Kritik12. August 2019 Locarno Critics Academy
«7500»: Ein klaustrophober Thriller auf 12'000 Meter Höhe
In «7500» entführen islamistische Terroristen ein Flugzeug und stellen einen jungen Piloten vor eine schwerwiegende Wahl.
Filmkritik von Dario Pollice im Rahmen des Locarno Film Festival
Zwei blutüberströmte Männer liegen im Flugzeugcockpit. Der eine ist bewusstlos, der andere tot. Wenige Augenblicke zuvor haben islamistische Terroristen versucht, das Cockpit gewaltsam zu stürmen. Nur mit äusserster Mühe ist es dem jungen Piloten Tobias gelungen, die Tür zu verriegeln. Doch die übrigen Terroristen haben die Passagiere als Geiseln genommen, und drohen sie umzubringen, falls Tobias die Tür zum Cockpit nicht öffnet. Nun liegt es an ihm, zu entscheiden: Entweder sterben die Passagiere, dafür behält Tobias die Kontrolle, oder die Terroristen übernehmen den Steuerknüppel. So oder so verlieren unschuldige Menschen ihr Leben.
«7500» ist in der Funksprache des Flugverkehrs der Code für eine Flugzeugentführung. In den 1990er-Jahren erlebten Flugzeugentführungen auf der Kinoleinwand einen Boom und wurden raumgreifend und mit grosser Kelle inszeniert; man denke etwa an «Con Air» (1997) oder «Air Force One» (1997). Der junge deutsche Regisseur Patrick Vollrath (34) geht mit «7500» hingegen in die entgegengesetzte Richtung und reduziert den Raum der Erzählung gänzlich auf das Cockpit.
Als Zuschauer sitzen wir zusammen mit Tobias auf engstem Raum und erfahren lediglich über einen kleinen Monitor, was sich ausserhalb des Cockpits abspielt. Der begrenzte Handlungsraum im Zusammenspiel mit der Handkamera (Sebastian Thaler) sorgen für eine klaustrophobische Kammerspielatmosphäre, die unsere Kehle im Verlauf von 90 Minuten immer mehr zuschnürt.
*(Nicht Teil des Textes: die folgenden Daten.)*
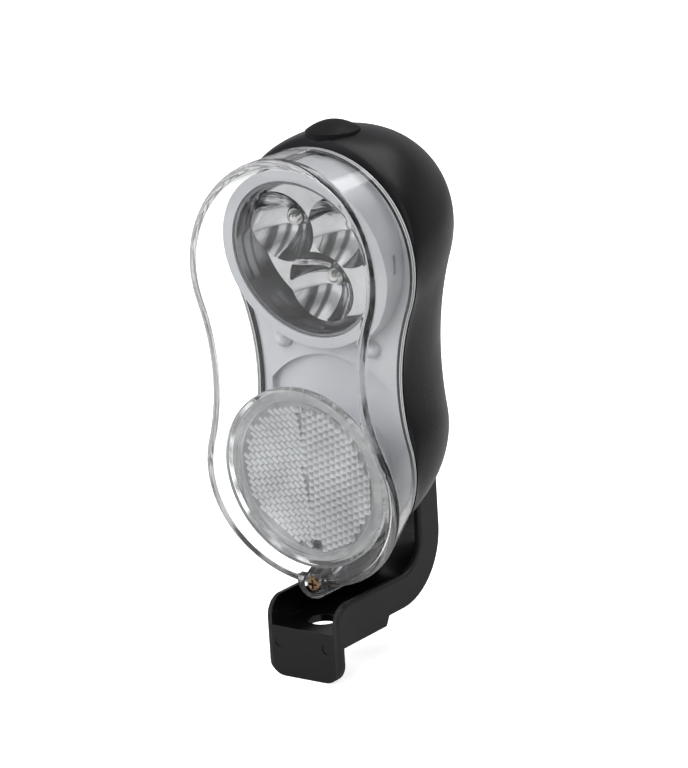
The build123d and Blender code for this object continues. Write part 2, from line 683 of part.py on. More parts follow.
def housing_loft(inset):
    """Domed body of the housing through peanut sections that shrink and lean towards the back."""
    front = housing_y
    lobe_gap = seam_up_z - seam_low_z
    lean_z = (seam_up_z + seam_low_z) / 2
    sections = []
    for share in DOME_STATION_SHARES:
        upper = share * (UPPER_DEPTH - inset - front)
        lower = share * (LOWER_DEPTH - inset - front)
        width = dome_share(share)
        outline = (
            (seam_up_radius - inset) * width,
            seam_up_z + UPPER_RISE * share**RISE_POWER,
            (seam_low_radius - inset) * width,
            seam_low_z + LOWER_RISE * share**RISE_POWER,
            seam_waist + WAIST_FILL * share + inset,
        )
        lean = -math.degrees(math.atan2(upper - lower, lobe_gap))
        sections.append(peanut_face(outline, 0, front + (upper + lower) / 2, lean, lean_z))
    return loft(sections)


def hinge_pocket(grow):
    """Space round the arm's ears at the back of the lamp, open downwards and backwards."""
    half = pocket_x + grow
    reach = HINGE_POCKET_REACH + grow
    front = lamp_pivot_y - reach
    low = -(seam_low_radius + 2 * OVERRUN)
    pocket = block(-half, half, front, UPPER_DEPTH + OVERRUN, low, lamp_pivot_z)
    pocket += block(-half, half, lamp_pivot_y, UPPER_DEPTH + OVERRUN, low, lamp_pivot_z + reach)
    return pocket + rod_x(reach, -half, half, lamp_pivot_y, lamp_pivot_z)


def make_rear_housing():
    """Black housing: domed shell, button guide, screw boss, and the hinge pocket with its lug."""
    outer = housing_loft(0)
    cavity = housing_loft(HOUSING_WALL) - hinge_pocket(HOUSING_WALL)
    body = outer - cavity - hinge_pocket(0)
    boss_end = housing_y + BOSS_LENGTH
    boss_radius = INSERT_RADIUS + BOSS_WALL
    boss = rod_y(boss_radius, housing_y, boss_end, 0, ear_z)
    boss += block(-boss_radius, boss_radius, housing_y, boss_end, ear_z, -seam_low_radius / 2)
    body += boss - cavity
    rebate_inset = PLATE_INSET - PLATE_REBATE_CLEAR
    body -= peanut_slab(seam_peanut, rebate_inset, housing_y, housing_y + PLATE_THICK)
    guide_radius = BUTTON_RADIUS + BUTTON_FLANGE + GUIDE_WALL
    guide = rod_z(guide_radius, guide_z, roof_z + OVERRUN, 0, BUTTON_Y)
    body += guide & outer
    lug_x = inner_x - LUG_SIDE_CLEAR
    lug = block(
        -lug_x, lug_x, lamp_pivot_y - HINGE_POCKET_REACH - HOUSING_WALL / 2, lamp_pivot_y,
        lamp_pivot_z - LUG_RADIUS, lamp_pivot_z + LUG_RADIUS,
    )
    body += lug + rod_x(LUG_RADIUS, -lug_x, lug_x, lamp_pivot_y, lamp_pivot_z)
    body -= rod_x(PIVOT_BOLT_RADIUS + HINGE_RUNNING, -side_x, side_x, lamp_pivot_y, lamp_pivot_z)
    body -= rod_z(BUTTON_RADIUS + BUTTON_RUNNING, guide_z - OVERRUN, roof_z + OVERRUN, 0, BUTTON_Y)
    relief = BUTTON_RADIUS + BUTTON_FLANGE + 2 * BUTTON_RUNNING
    body -= rod_z(relief, guide_z - OVERRUN, shoulder_z, 0, BUTTON_Y)
    body -= rod_y(INSERT_RADIUS + INSERT_FIT, housing_y - OVERRUN, housing_y + INSERT_LENGTH, 0, screw_z)
    hole_end = housing_y + SCREW_REACH + SCREW_CLEAR
    body -= rod_y(SCREW_RADIUS + SCREW_CLEAR, housing_y, hole_end, 0, screw_z)
    return body


def make_cap_screw():
    """Cross-head screw through the cap's ear."""
    tip = housing_y + SCREW_REACH
    screw = rod_y(SCREW_RADIUS, SCREW_SEAT, tip, 0, screw_z)
    head_front = SCREW_SEAT - SCREW_HEAD_HEIGHT
    head = rod_y(SCREW_HEAD_RADIUS, head_front, SCREW_SEAT, 0, screw_z)
    head = fillet(head.edges().sort_by(Axis.Y)[0], SCREW_HEAD_ROUND)
    screw += head
    cross_back = head_front + SCREW_CROSS_DEPTH
    arm = SCREW_CROSS_REACH
    half = SCREW_CROSS_WIDTH / 2
    screw -= block(-arm, arm, head_front - OVERRUN, cross_back, screw_z - half, screw_z + half)
    screw -= block(-half, half, head_front - OVERRUN, cross_back, screw_z - arm, screw_z + arm)
    return screw


def make_screw_insert():
    """Brass insert in the housing's boss."""
    insert = rod_y(INSERT_RADIUS, housing_y, housing_y + INSERT_LENGTH, 0, screw_z)
    bore = SCREW_RADIUS + INSERT_FIT
    return insert - rod_y(bore, housing_y - OVERRUN, housing_y + 2 * INSERT_LENGTH, 0, screw_z)


def make_push_button():
    """Rubber button: low dome, guided body, retaining flange and a stem down to the switch."""
    crown_z = roof_z + BUTTON_PROUD
    body = rod_z(BUTTON_RADIUS, flange_base, crown_z, 0, BUTTON_Y)
    flange_radius = BUTTON_RADIUS + BUTTON_FLANGE
    flange = rod_z(flange_radius, flange_base, flange_top, 0, BUTTON_Y)
    front = housing_y + BUTTON_FRONT_GAP
    body += flange - block(-flange_radius, flange_radius, 0, front, 0, roof_z)
    body += rod_z(STEM_RADIUS, switch_top_z + PLUNGER_PROUD, flange_base, 0, BUTTON_Y)
    edge = Vector(BUTTON_RADIUS, 0, 0)
    top = Vector(0, 0, BUTTON_DOME)
    centre = Vector(0, 0, 0)
    curve = Bezier(edge, Vector(BUTTON_RADIUS / 2, 0, BUTTON_DOME), top)
    profile = Face(Wire([curve, Line(top, centre), Line(centre, edge)]))
    return body + Pos(0, BUTTON_Y, crown_z) * revolve(profile, axis=Axis.Z)


def make_switch():
    """Tact switch body with a well for its plunger, the plunger, and the small board below."""
    half = SWITCH_SIDE / 2
    body = block(-half, half, BUTTON_Y - half, BUTTON_Y + half, switch_base_z, switch_top_z)
    body = fillet(body.edges().filter_by(Axis.Z), SWITCH_CORNER)
    well = switch_top_z - PLUNGER_SINK - BUTTON_TRAVEL - PLUNGER_RUNNING
    body -= rod_z(PLUNGER_RADIUS + PLUNGER_RUNNING, well, switch_top_z + OVERRUN, 0, BUTTON_Y)
    plunger_top = switch_top_z + PLUNGER_PROUD
    plunger = rod_z(PLUNGER_RADIUS, switch_top_z - PLUNGER_SINK, plunger_top, 0, BUTTON_Y)
    wide = SWITCH_BOARD_WIDTH / 2
    board = block(
        -wide, wide, BUTTON_Y - half - SWITCH_BOARD_FRONT, CELL_Y,
        tray_top, switch_base_z,
    )
    return body, plunger, board


def cell_x(index):
    """Place of a cell across the tray."""
    return (index - (CELL_COUNT - 1) / 2) * CELL_PITCH


def cell_y(index):
    """Depth of a cell: the middle one is set back behind the LED board."""
    return CELL_Y + CELL_SET_BACK * (index % 2)


def make_cell(index):
    """AAA cell with rounded ends and its contact nub."""
    can = rod_z(CELL_RADIUS, 0, CELL_LENGTH, 0, 0)
    can = fillet(can.edges().filter_by(GeomType.CIRCLE), CELL_EDGE)
    can += rod_z(CELL_NUB_RADIUS, CELL_LENGTH, CELL_LENGTH + CELL_NUB, 0, 0)
    return Pos(cell_x(index), cell_y(index), cell_floor) * can


def make_battery_tray():
    """Tray with a trough for each cell and an end wall behind each contact plate, open to the back."""
    groove = CELL_RADIUS + TRAY_CELL_CLEAR
    half = cell_x(CELL_COUNT - 1) + groove + TRAY_SIDE
    lip = CELL_Y - TRAY_LIP
    front = CELL_Y - groove - TRAY_FRONT
    tray = block(-half, half, front, lip, tray_bottom, tray_top)
    middle = cell_x(CELL_COUNT - 1) - groove
    tray -= block(-middle, middle, 0, front + CELL_SET_BACK, 0, tray_top)
    end_half = cell_x(CELL_COUNT - 1) + TRAY_END_REACH
    tray += block(-end_half, end_half, front + CELL_SET_BACK, CELL_Y + TRAY_END_REST, tray_bottom, tray_top)
    low = tray_bottom + TRAY_END
    high = tray_top - TRAY_END
    for index in range(CELL_COUNT):
        tray -= rod_z(groove, low, high, cell_x(index), cell_y(index))
    return tray - block(-half, half, lip, UPPER_DEPTH, low, high)


def contact_plate(z_low, z_high):
    """Plate that joins the cells' ends, shaped to the troughs."""
    lip = CELL_Y - TRAY_LIP
    reach = cell_x(CELL_COUNT - 1)
    plate = block(-reach, reach, lip, CELL_Y + TRAY_END_REST, z_low, z_high)
    for index in range(CELL_COUNT):
        radius = CELL_RADIUS - CONTACT_MARGIN
        lobe = rod_z(radius, z_low, z_high, cell_x(index), cell_y(index))
        plate += lobe - block(-2 * reach, 2 * reach, CELL_Y + TRAY_END_REST, UPPER_DEPTH, 0, tray_top)
    return plate


def make_contacts():
    """Contact plates at the two ends of the tray, and a coned spring under each cell."""
    low = tray_bottom + TRAY_END
    high = tray_top - TRAY_END
    lower = contact_plate(low, low + CONTACT_THICK)
    upper = contact_plate(high - CONTACT_THICK, high)
    springs = []
    for index in range(CELL_COUNT):
        cone = Cone(SPRING_BASE_RADIUS, SPRING_TIP_RADIUS, SPRING_HEIGHT)
        centre_z = low + CONTACT_THICK + SPRING_HEIGHT / 2
        springs.append(Pos(cell_x(index), cell_y(index), centre_z) * cone)
    return lower, upper, springs


nodes["bracket"] = cut_flap_corners(make_bracket())
nodes["pivot_bolt"], nodes["pivot_nut"], nodes["pivot_washers"] = make_pivot_pieces()
nodes["front_cap"] = in_lamp(make_front_cap())
nodes["bezel_plate"] = in_lamp(make_bezel_plate())
nodes["retro_reflector"] = in_lamp(make_retro_reflector())
nodes["retro_backing"] = in_lamp(make_retro_backing())
nodes["seal_gasket"] = in_lamp(make_gasket())
nodes["led_reflector"] = in_lamp(make_led_reflector())
for name, (led_x, led_z) in zip(("led_lower", "led_right", "led_left"), cup_centres()):
    nodes[name] = in_lamp(make_led(led_x, led_z))
nodes["led_board"] = in_lamp(make_led_board())
nodes["rear_housing"] = in_lamp(make_rear_housing())
nodes["cap_screw"] = in_lamp(make_cap_screw())
nodes["screw_insert"] = in_lamp(make_screw_insert())
nodes["push_button"] = in_lamp(make_push_button())
switch_body, switch_plunger, switch_board = make_switch()
nodes["switch_body"] = in_lamp(switch_body)
nodes["switch_plunger"] = in_lamp(switch_plunger)
nodes["switch_board"] = in_lamp(switch_board)
nodes["battery_tray"] = in_lamp(make_battery_tray())
contact_lower, contact_upper, contact_springs = make_contacts()
nodes["contact_plate_lower"] = in_lamp(contact_lower)
nodes["contact_plate_upper"] = in_lamp(contact_upper)
for index, side_name in enumerate(("left", "middle", "right")):
    nodes["battery_" + side_name] = in_lamp(make_cell(index))
    nodes["contact_spring_" + side_name] = in_lamp(contact_springs[index])

for name, shape in nodes.items():
    export_step(shape, "parts/" + name + ".step")
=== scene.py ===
import json
import math

import bmesh
import bpy
from mathutils import Matrix, Vector

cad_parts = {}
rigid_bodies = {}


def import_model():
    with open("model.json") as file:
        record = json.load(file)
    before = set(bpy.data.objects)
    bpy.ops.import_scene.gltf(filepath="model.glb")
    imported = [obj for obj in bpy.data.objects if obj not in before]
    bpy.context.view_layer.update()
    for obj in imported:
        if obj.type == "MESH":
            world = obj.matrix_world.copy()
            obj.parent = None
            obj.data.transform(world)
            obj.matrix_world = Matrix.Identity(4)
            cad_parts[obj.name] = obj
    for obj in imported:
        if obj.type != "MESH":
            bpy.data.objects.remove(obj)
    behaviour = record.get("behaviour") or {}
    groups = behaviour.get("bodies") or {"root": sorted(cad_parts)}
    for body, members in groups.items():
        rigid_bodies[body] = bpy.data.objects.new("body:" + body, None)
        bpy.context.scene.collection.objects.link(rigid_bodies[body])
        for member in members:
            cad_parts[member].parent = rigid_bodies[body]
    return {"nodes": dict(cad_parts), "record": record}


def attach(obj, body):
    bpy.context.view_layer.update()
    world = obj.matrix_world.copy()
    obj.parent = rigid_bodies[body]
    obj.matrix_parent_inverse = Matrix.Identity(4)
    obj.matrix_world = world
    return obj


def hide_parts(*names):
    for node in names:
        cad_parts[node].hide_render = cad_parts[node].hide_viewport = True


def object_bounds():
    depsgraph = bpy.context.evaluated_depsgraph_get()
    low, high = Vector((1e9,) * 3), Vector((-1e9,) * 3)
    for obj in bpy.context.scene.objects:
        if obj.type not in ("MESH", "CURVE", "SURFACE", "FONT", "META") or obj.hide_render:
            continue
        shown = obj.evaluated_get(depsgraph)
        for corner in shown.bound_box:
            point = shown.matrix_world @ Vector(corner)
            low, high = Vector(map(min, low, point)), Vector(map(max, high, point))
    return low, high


for leftover in list(bpy.data.objects):
    bpy.data.objects.remove(leftover)

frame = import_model()
cad_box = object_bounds()
nodes = frame["nodes"]
MM = 0.001

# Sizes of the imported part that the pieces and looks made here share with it, in millimetres.
# The lamp's own depths count from LAMP_FRONT ahead of the frame's origin, its heights from LAMP_Z above it.
LAMP_FRONT = 8.5
LAMP_Z = 32.7
SCREW_Z = -22.3
HOOD_Z = 48.4
BARREL_RADIUS = 16.0
CHANNEL_INSIDE = 8.05
RETRO_RADIUS = 20.3
RETRO_Y = 5.4
RETRO_Z = 1.6
RETRO_TILT = math.radians(5.7)
RETRO_THICK = 1.8
RETRO_RIM = 1.6
RETRO_RIM_PROUD = 0.3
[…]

In erster Linie war mir die Qualität des Schauspielers wichtig. Ich wollte einen Alltagstypen haben, eine Art junger Tom Hanks, der die Zuschauer emotional durch den Film begleitet – das ist Joe.
Ein Grossteil der Spannung entsteht durch die schnörkellose Inszenierung von Patrick Vollrath, aber auch durch exzellente Leistungen der Darsteller, allen voran Joseph Gordon-Levitt als Tobias. Auch wenn der Hollywood-Star («Inception», «The Dark Knight Rises») einen Hauch Glamour mit sich bringt, sei das nicht der primäre Grund für seine Besetzung gewesen, erzählt Vollrath: «In erster Linie war mir die Qualität des Schauspielers wichtig. Ich wollte einen Alltagstypen haben, eine Art junger Tom Hanks, der die Zuschauer emotional durch den Film begleitet – das ist Joe.»
In den vergangenen Jahren ist der Nachwuchsregisseur aus Niedersachsen vor allem durch seinen Kurzfilm «Alles Wird Gut» (2015) aufgefallen, der unter anderem mit dem Studenten-Oscar ausgezeichnet wurde. Mit «7500» gibt Vollrath nun seinen erfolgreichen Einstand im Spielfilm und hinterlässt auf der Piazza Grande in Locarno eine gewichtige Visitenkarte für die Zukunft.